At the present, many platforms provide a 24-hour window (which tech websites like TechCrunch point out is “aggressive”) for their staff to manually review reported content and take them down. Due to the sheer volume of content, it is impossible to take them down within two hours without sweeping automation.

The UK government is calling on tech companies to develop technology to spot extremist content and remove it before it’s ever shared. The prime minister cited ISIS promotional videos and other material encouraging extremists to commit acts of  violence involving vehicles and knives.

“Terrorist groups are aware that links to their propaganda are being removed more quickly, and are placing a greater emphasis on disseminating content at speed in order to stay ahead,” she said.

“Industry needs to go further and faster in automating the detection and removal of terrorist content online, and developing technological solutions that prevent it being uploaded in the first place.”

However, as past efforts by Google/YouTube have shown, corporate efforts to sanitize their platforms has only led to false positive hits and removal of legitimate content.

In August, human rights organization Airwatch had much of its content automatically flagged and removed as “extremist content” for its coverage of the war in Syria.

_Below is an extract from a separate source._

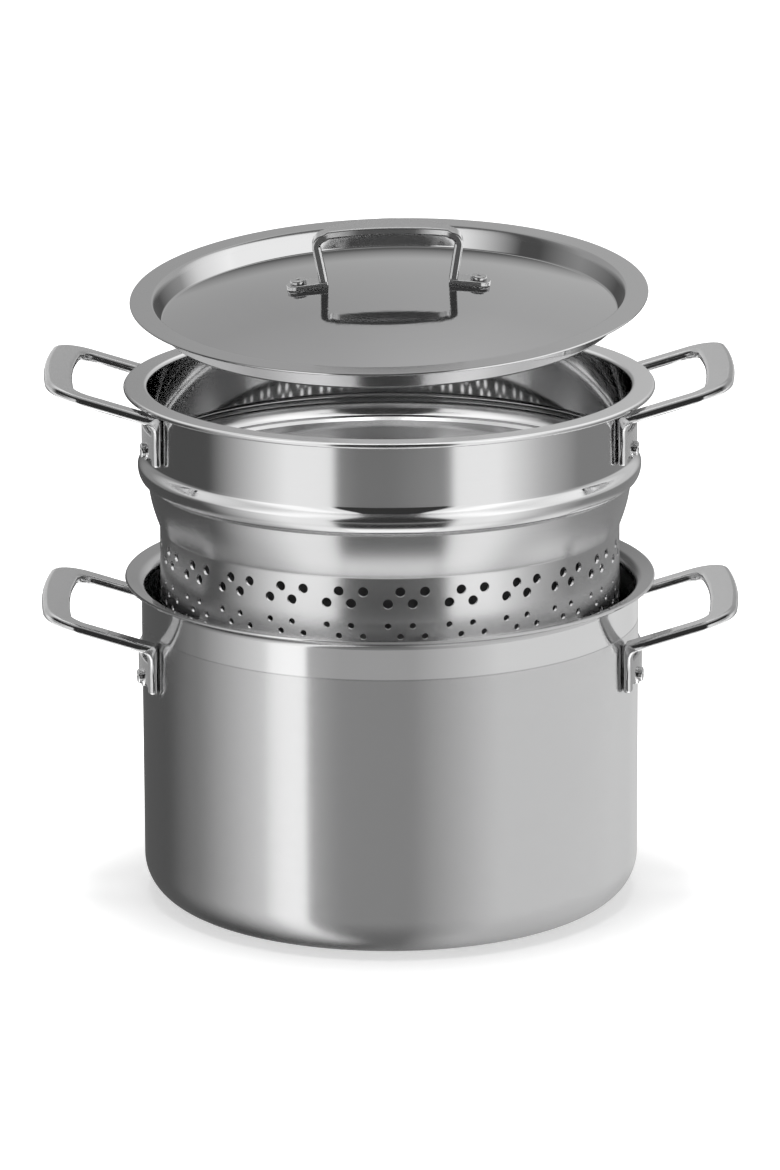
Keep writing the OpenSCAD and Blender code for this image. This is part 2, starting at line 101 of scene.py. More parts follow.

When the technology was first announced, YouTubers who spoke to The Daily Caller expressed fears that their content, some of which consisted of political debates and news, would be affected. They were not wrong, as dozens of channels have since been demonetized, delisted, or outright suspended since then.

As past efforts show, attempts to aggressively take down “extremist content” without manual review is only going to result in censorship. It is a free speech disaster in the making that will likely hurt news outlets and silence discussions on controversial topics.

The only solution to prevent news organizations from being affected by an automated system ban would be to create a whitelist, which would essentially leave alternative media organizations and citizen journalists out in the cold. Everyone else would have to abide by a list of acceptable, politically correct topics.